Phil | 1452 comments At about 15% in (page 79ish) a character looks out a window and says "The city and the stars". Do you think this is a deliberate reference to the Arthur C. Clarke book of that name? I haven't read it but from the brief summary I saw, it certainly seems to have some strong thematic links to Aurora. I'm enjoying Aurora but that one line seemed a little out of place if it wasn't on purpose.


Joanna Chaplin | 1175 comments Phil wrote: "At about 15% in (page 79ish) a character looks out a window and says "The city and the stars". Do you think this is a deliberate reference to the Arthur C. Clarke book of that name? I haven't read ..."

I wondered if the name Aurora itself was a reference to The Robots of Dawn.


message 3: by Pete (new) - added it

Pete (petea) | 27 comments I've just started reading.
At the beginning there's a quote "She fixes things by thinking about them". That's a reference from Richard Feynman's autobiography.


Erik (aerik) Pete wrote: "I've just started reading.
At the beginning there's a quote "She fixes things by thinking about them". That's a reference from Richard Feynman's autobiography."


Yes! I was wondering if anybody else caught that. I'm pretty sure it's from Surely You're Joking, Mr. Feynman!: Adventures of a Curious Character. It sounded so familiar that I actually put the book down a moment and sat thinking about where I'd read that before.


Joanna Chaplin | 1175 comments I had forgotten until reading this, posted in another thread, http://www.centauri-dreams.org/?p=33736
that the planet Aurora from Robots of Dawn, was the name of a planet orbiting Tau Ceti.


message 6: by Phil (last edited May 10, 2016 06:08PM) (new) - rated it 3 stars

Phil | 1452 comments So with these references, and others I'm sure we've missed so far, the question is did KSR throw them in just for fun (as an homage) or do they serve some purpose to the story, maybe in relation to Ship's exploration of metaphors.


Joanna Chaplin | 1175 comments Phil wrote: "So with these references, and others I'm sure we've missed so far, the question is did KSR throw them in just for fun (as an homage) or do they serve some purpose to the story, maybe in relation to..."

I'm thinking both.


message 8: by John (Taloni) (new)

John (Taloni) Taloni (johntaloni) | 5193 comments City and the Stars has to be a Clarke reference. I was expecting one of the other characters to light a lamp "against the fall of night."

Thematically I see similarities to Panshin's "Rite of Passage" and Heinlein's "Orphans of the Sky."

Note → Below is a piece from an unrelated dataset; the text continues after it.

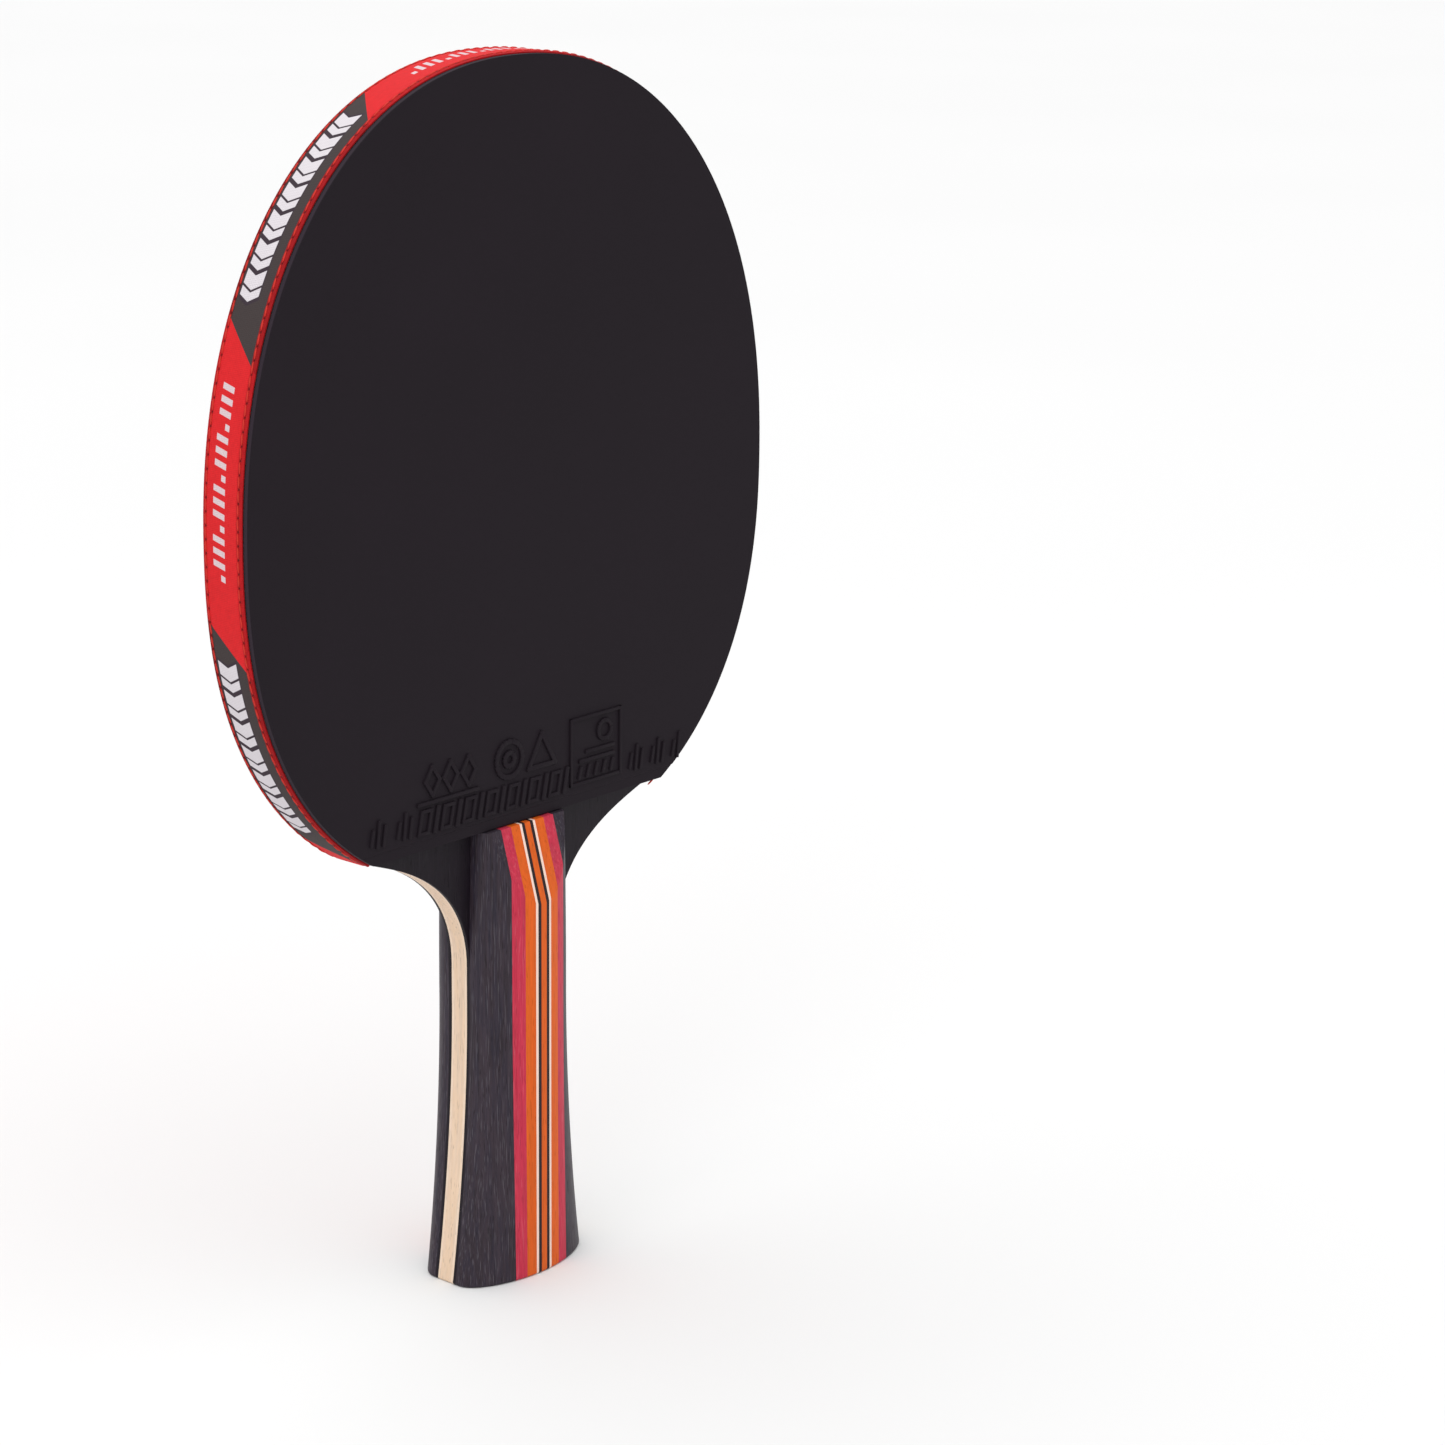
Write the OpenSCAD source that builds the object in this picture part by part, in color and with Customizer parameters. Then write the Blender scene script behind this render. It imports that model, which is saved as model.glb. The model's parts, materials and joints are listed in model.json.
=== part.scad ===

message 9: by Pete (last edited May 20, 2016 09:02AM) (new) - added it

Pete (petea) | 27 comments Some other references I thought were funny.


Part 5:
(view spoiler)

Part 6:
(view spoiler)


message 10: by Tassie Dave, S&L Historian (new) - rated it 4 stars

Tassie Dave | 4076 comments Mod
It's from Scott's expedition diary, but it was Lawrence Oates who said those words before he went outside to die.


Fresno Bob | 602 comments Tassie Dave wrote: "It's from Scott's expedition diary, but it was Lawrence Oates who said those words before he went outside to die."

I thought it was a good aside, since they had been doing so much Arctic research at the time....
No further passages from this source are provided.